#### Recorded information ####

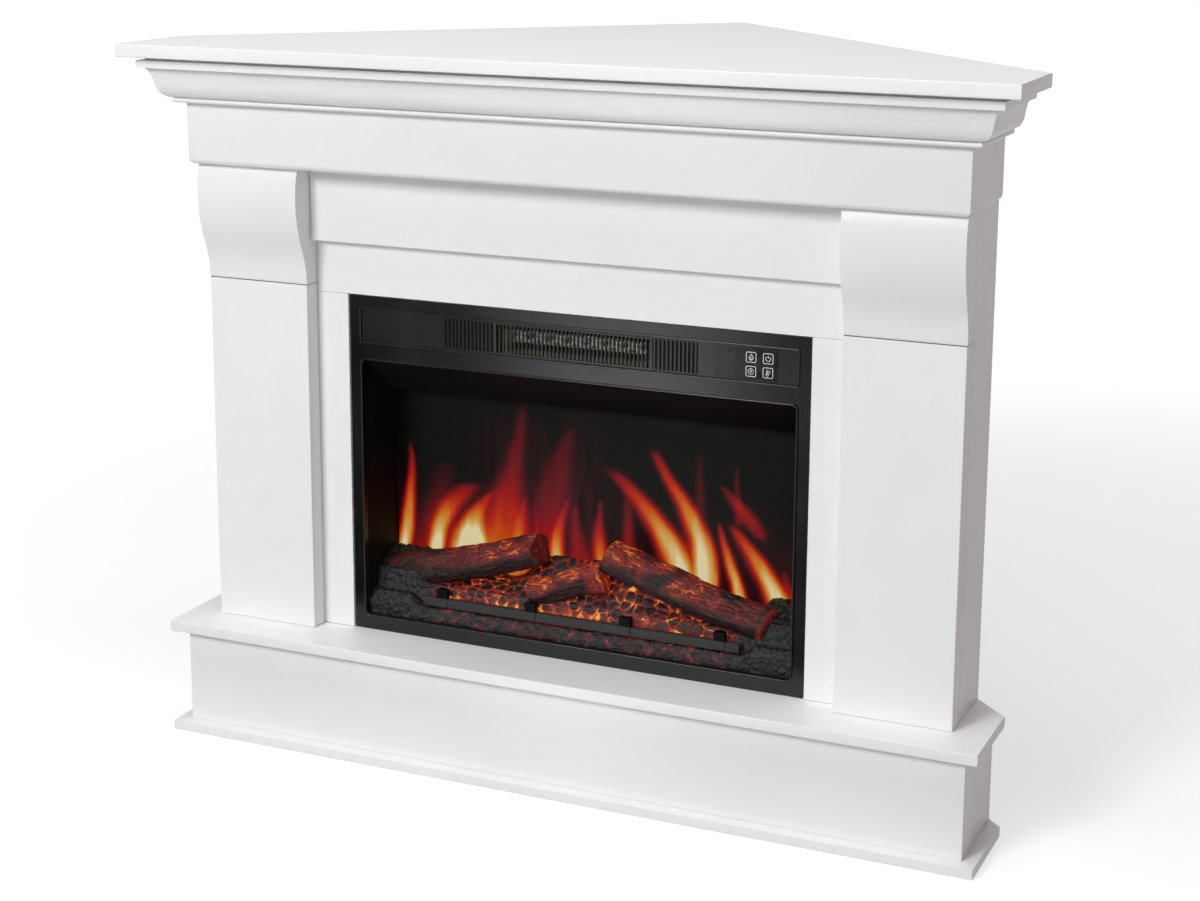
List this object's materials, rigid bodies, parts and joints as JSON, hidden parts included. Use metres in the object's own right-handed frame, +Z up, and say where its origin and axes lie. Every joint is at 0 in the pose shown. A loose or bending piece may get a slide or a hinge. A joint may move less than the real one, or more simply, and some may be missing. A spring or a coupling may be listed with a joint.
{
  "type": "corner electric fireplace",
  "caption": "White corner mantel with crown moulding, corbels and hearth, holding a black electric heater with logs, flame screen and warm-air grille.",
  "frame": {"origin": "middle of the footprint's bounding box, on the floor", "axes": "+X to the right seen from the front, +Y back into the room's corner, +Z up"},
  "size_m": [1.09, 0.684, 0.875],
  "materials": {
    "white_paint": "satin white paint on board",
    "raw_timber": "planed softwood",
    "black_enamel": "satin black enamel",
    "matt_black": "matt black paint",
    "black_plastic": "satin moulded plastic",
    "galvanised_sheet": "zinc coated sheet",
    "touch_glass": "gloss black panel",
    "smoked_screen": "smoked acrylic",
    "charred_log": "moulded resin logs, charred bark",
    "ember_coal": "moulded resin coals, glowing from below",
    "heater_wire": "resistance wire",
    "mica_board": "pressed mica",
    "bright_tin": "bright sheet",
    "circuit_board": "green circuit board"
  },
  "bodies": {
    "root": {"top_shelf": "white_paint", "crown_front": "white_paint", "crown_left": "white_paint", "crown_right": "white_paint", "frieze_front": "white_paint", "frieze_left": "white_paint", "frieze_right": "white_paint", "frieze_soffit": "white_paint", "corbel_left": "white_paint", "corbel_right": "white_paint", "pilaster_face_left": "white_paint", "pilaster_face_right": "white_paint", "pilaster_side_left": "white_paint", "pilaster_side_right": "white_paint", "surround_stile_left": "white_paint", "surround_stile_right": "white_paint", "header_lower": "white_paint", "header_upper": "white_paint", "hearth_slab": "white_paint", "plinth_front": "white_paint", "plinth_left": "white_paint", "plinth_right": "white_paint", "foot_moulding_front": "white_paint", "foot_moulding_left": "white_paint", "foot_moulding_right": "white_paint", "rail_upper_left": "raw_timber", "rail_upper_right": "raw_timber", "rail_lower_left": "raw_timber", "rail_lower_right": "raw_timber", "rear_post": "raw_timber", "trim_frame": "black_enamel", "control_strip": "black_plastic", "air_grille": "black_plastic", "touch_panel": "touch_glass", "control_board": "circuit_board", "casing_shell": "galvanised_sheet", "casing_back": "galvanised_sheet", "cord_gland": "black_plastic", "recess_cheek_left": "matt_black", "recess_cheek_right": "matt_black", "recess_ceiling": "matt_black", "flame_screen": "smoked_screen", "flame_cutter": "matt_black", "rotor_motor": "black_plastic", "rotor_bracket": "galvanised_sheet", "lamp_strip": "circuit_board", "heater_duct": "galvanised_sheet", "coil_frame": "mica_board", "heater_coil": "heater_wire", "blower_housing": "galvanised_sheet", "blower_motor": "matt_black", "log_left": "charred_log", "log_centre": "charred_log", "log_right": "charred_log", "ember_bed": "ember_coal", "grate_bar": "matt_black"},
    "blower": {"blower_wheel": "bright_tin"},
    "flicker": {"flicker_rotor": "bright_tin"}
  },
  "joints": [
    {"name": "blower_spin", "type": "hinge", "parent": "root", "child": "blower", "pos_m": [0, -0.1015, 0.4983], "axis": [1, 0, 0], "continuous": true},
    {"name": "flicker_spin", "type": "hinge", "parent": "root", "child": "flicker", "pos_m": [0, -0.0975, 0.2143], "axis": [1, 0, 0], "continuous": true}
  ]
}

####

* [What is expected]:
Give back the data above exactly as it appears.

* [Answer to the exercise]:
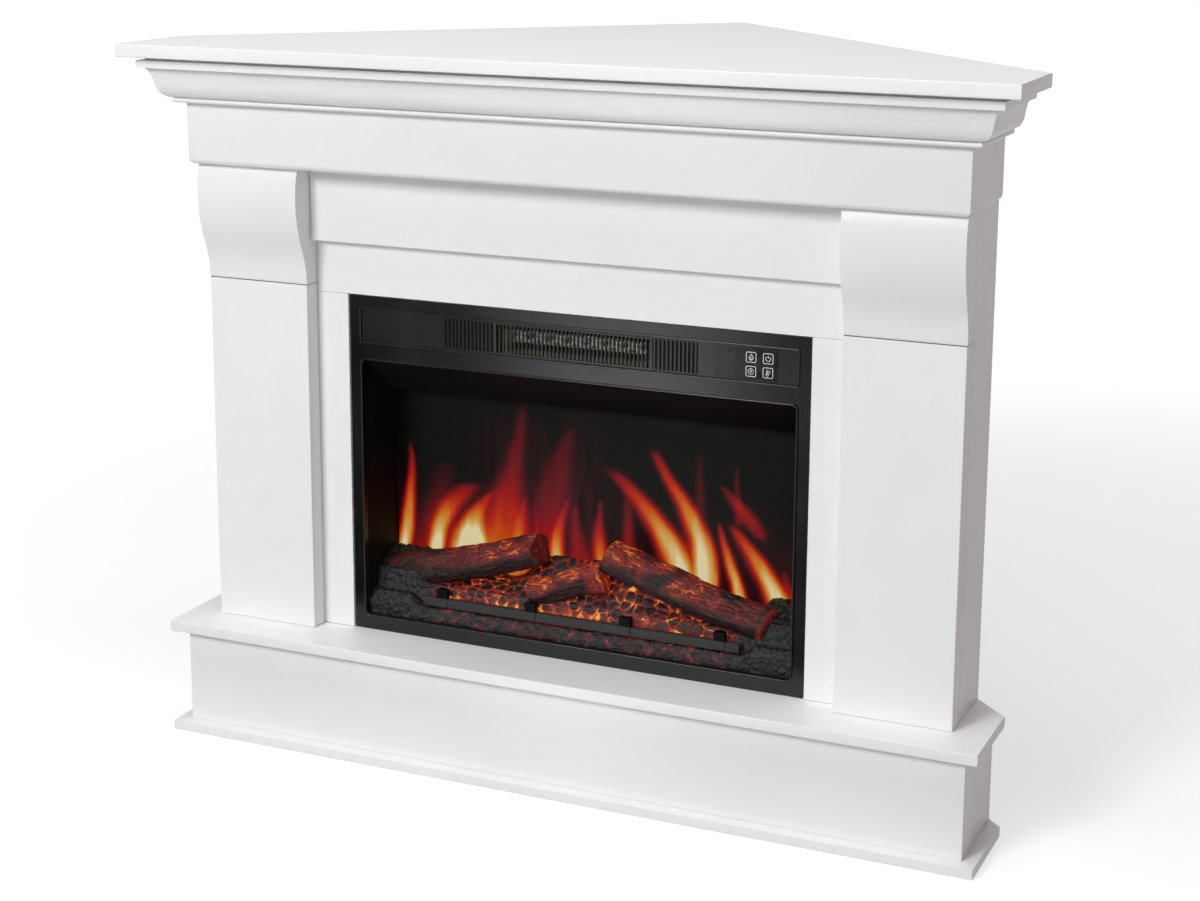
List this object's materials, rigid bodies, parts and joints as JSON, hidden parts included. Use metres in the object's own right-handed frame, +Z up, and say where its origin and axes lie. Every joint is at 0 in the pose shown. A loose or bending piece may get a slide or a hinge. A joint may move less than the real one, or more simply, and some may be missing. A spring or a coupling may be listed with a joint.
{
  "type": "corner electric fireplace",
  "caption": "White corner mantel with crown moulding, corbels and hearth, holding a black electric heater with logs, flame screen and warm-air grille.",
  "frame": {"origin": "middle of the footprint's bounding box, on the floor", "axes": "+X to the right seen from the front, +Y back into the room's corner, +Z up"},
  "size_m": [1.09, 0.684, 0.875],
  "materials": {
    "white_paint": "satin white paint on board",
    "raw_timber": "planed softwood",
    "black_enamel": "satin black enamel",
    "matt_black": "matt black paint",
    "black_plastic": "satin moulded plastic",
    "galvanised_sheet": "zinc coated sheet",
    "touch_glass": "gloss black panel",
    "smoked_screen": "smoked acrylic",
    "charred_log": "moulded resin logs, charred bark",
    "ember_coal": "moulded resin coals, glowing from below",
    "heater_wire": "resistance wire",
    "mica_board": "pressed mica",
    "bright_tin": "bright sheet",
    "circuit_board": "green circuit board"
  },
  "bodies": {
    "root": {"top_shelf": "white_paint", "crown_front": "white_paint", "crown_left": "white_paint", "crown_right": "white_paint", "frieze_front": "white_paint", "frieze_left": "white_paint", "frieze_right": "white_paint", "frieze_soffit": "white_paint", "corbel_left": "white_paint", "corbel_right": "white_paint", "pilaster_face_left": "white_paint", "pilaster_face_right": "white_paint", "pilaster_side_left": "white_paint", "pilaster_side_right": "white_paint", "surround_stile_left": "white_paint", "surround_stile_right": "white_paint", "header_lower": "white_paint", "header_upper": "white_paint", "hearth_slab": "white_paint", "plinth_front": "white_paint", "plinth_left": "white_paint", "plinth_right": "white_paint", "foot_moulding_front": "white_paint", "foot_moulding_left": "white_paint", "foot_moulding_right": "white_paint", "rail_upper_left": "raw_timber", "rail_upper_right": "raw_timber", "rail_lower_left": "raw_timber", "rail_lower_right": "raw_timber", "rear_post": "raw_timber", "trim_frame": "black_enamel", "control_strip": "black_plastic", "air_grille": "black_plastic", "touch_panel": "touch_glass", "control_board": "circuit_board", "casing_shell": "galvanised_sheet", "casing_back": "galvanised_sheet", "cord_gland": "black_plastic", "recess_cheek_left": "matt_black", "recess_cheek_right": "matt_black", "recess_ceiling": "matt_black", "flame_screen": "smoked_screen", "flame_cutter": "matt_black", "rotor_motor": "black_plastic", "rotor_bracket": "galvanised_sheet", "lamp_strip": "circuit_board", "heater_duct": "galvanised_sheet", "coil_frame": "mica_board", "heater_coil": "heater_wire", "blower_housing": "galvanised_sheet", "blower_motor": "matt_black", "log_left": "charred_log", "log_centre": "charred_log", "log_right": "charred_log", "ember_bed": "ember_coal", "grate_bar": "matt_black"},
    "blower": {"blower_wheel": "bright_tin"},
    "flicker": {"flicker_rotor": "bright_tin"}
  },
  "joints": [
    {"name": "blower_spin", "type": "hinge", "parent": "root", "child": "blower", "pos_m": [0, -0.1015, 0.4983], "axis": [1, 0, 0], "continuous": true},
    {"name": "flicker_spin", "type": "hinge", "parent": "root", "child": "flicker", "pos_m": [0, -0.0975, 0.2143], "axis": [1, 0, 0], "continuous": true}
  ]
}